At the start of this supremely entertaining tale of exploration and obsession, a group of men chases a galloping deer. Yet only one of them proves worthy of the challenge: British adventurer Percy Fawcett (Charlie Hunnam), who nails the graceful creature with his first shot. That ruthlessness powers him through this fact-based film, which unfolds in the early years of the 20th century and chronicles Fawcett's storied search for an ancient city he believes lies hidden deep within the Amazon. The quest fuels the fires of Fawcett's ego—he craves manly trials, even when they force him to abandon his wife (Sienna Miller) and his oldest son (Tom Holland). Despite its poisonous protagonist, The Lost City of Z is one of the most purely enjoyable American movies of the decade. With a buildup of suspense that could have made Hitchcock crack a sinister smile, and intoxicating images—men hacking their way through foliage with machetes, ramshackle boats floating toward elusive destinations—from director James Gray (Two Lovers), the movie hypnotizes completely. Rarely has the allure of the unknown been dramatized so momentously on film, which is why you shouldn't bother reading up on the real Fawcett before you buy a ticket. The less you know, the better. PG-13. BENNETT CAMPBELL FERGUSON.Critic's Rating: 4/4 stars.  Clackamas.

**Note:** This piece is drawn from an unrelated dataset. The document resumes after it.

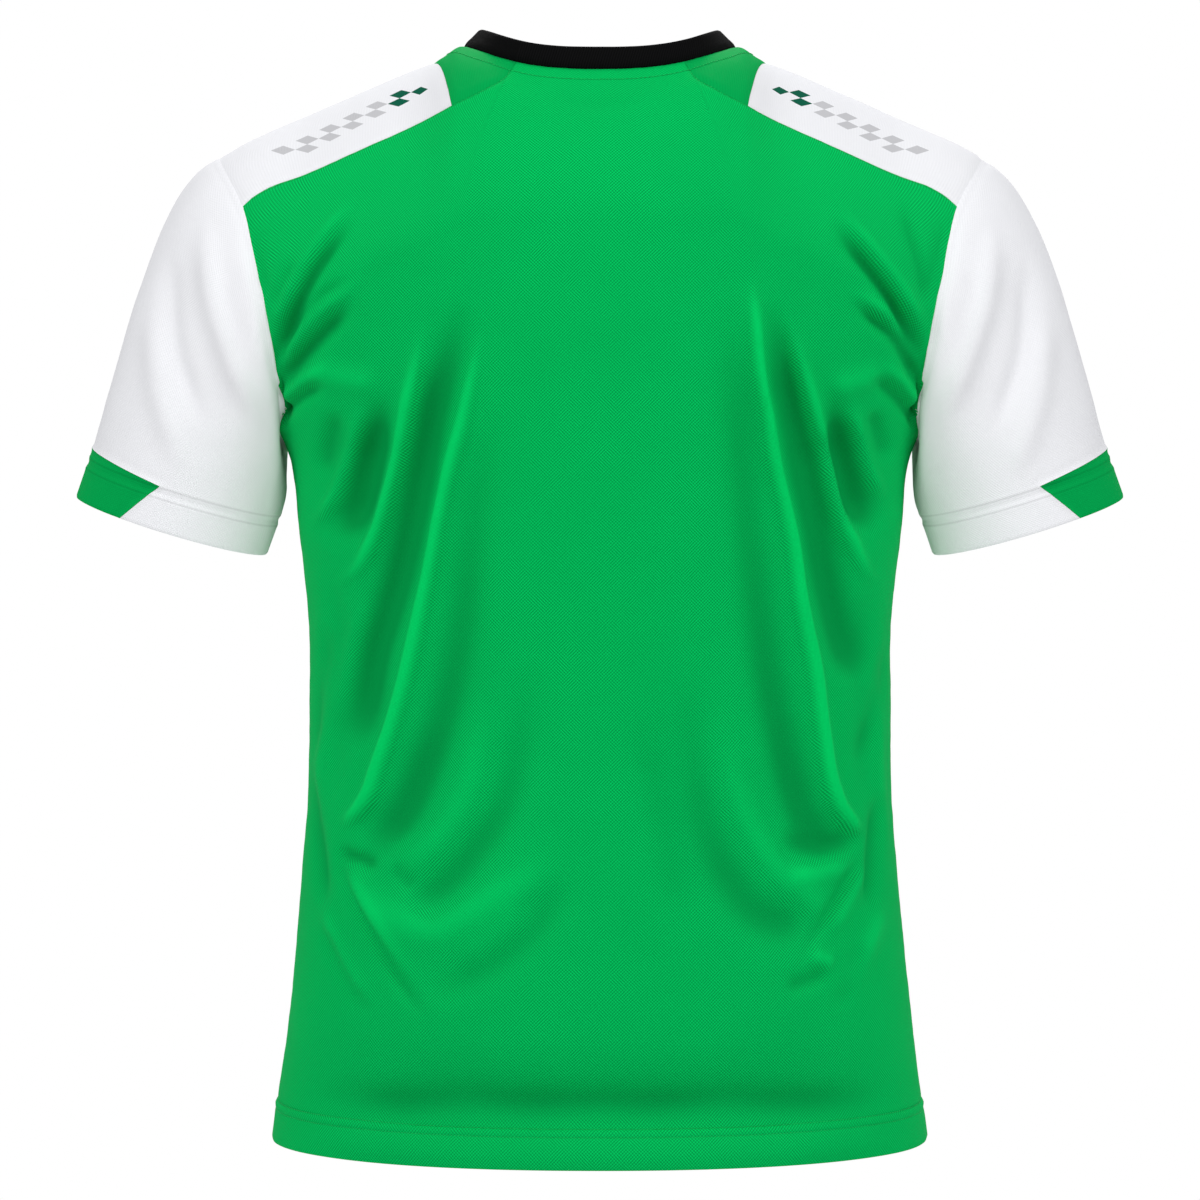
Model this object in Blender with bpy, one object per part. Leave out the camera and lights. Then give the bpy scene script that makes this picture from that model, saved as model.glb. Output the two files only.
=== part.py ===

In advance of its TV premiere on OPB, NW Film Center screens a look into Oregon's animation industry. NR. NW Film Center's Whitsell Auditorium. 7 pm Wednesday, April 19.

The Promise

Director Terry George (Hotel Rwanda) tries to raise some Titanic-level romantic goosebumps with this historical-fiction epic set during the Armenian genocide in Turkey—but only during the film's first act. The movie may heat up with a rapturous affair in Constantinople between Michael (Oscar Isaac) and Ana (Charlotte Le Bon), but the sparks of their affection are quickly snuffed by sounds of windows shattering and Michael being struck on the skull with a gun. These jolts of horror are a prelude to massacres, and as Armenians, Ana and Michael are set adrift across a country that's gone from being home to being hell. They're often accompanied by Chris Myers (Christian Bale), an American photojournalist vying for Ana's affection. His romantic rivalry with Michael feels jarringly out of place in this grim film, which in one scene reveals a pile of bodies that includes a recently murdered pregnant woman. Yet The Promise will not be denied as George powerfully dramatizes stunning acts of both savagery and decency, most notably in a scene where Michael struggles to free prisoners from a moving train at night in the midst of a storm, refusing to surrender even as rain buffets his face. Like George, he's committed. PG-13. BENNETT CAMPBELL FERGUSON.  Critic's Rating: 3/4 stars. Bridgeport, City Center, Division, Lloyd, Pioneer Place, Vancouver.

3 Hours Till Dead

An AWOL soldier goes into hiding in a rural farm area with friends, only to discover upon his return that society has collapsed into a zombie apocalypse. NR. Clinton Street Theater.

The Void

A policeman delivers an injured patient to an understaffed hospital, then experiences strange occurrences linked to a group of weirdos in hoods. A new, low-budget horror film whose practical effects have drawn comparisons to John Carpenter's The Thing. NR. Hollywood Theatre. April 22-23.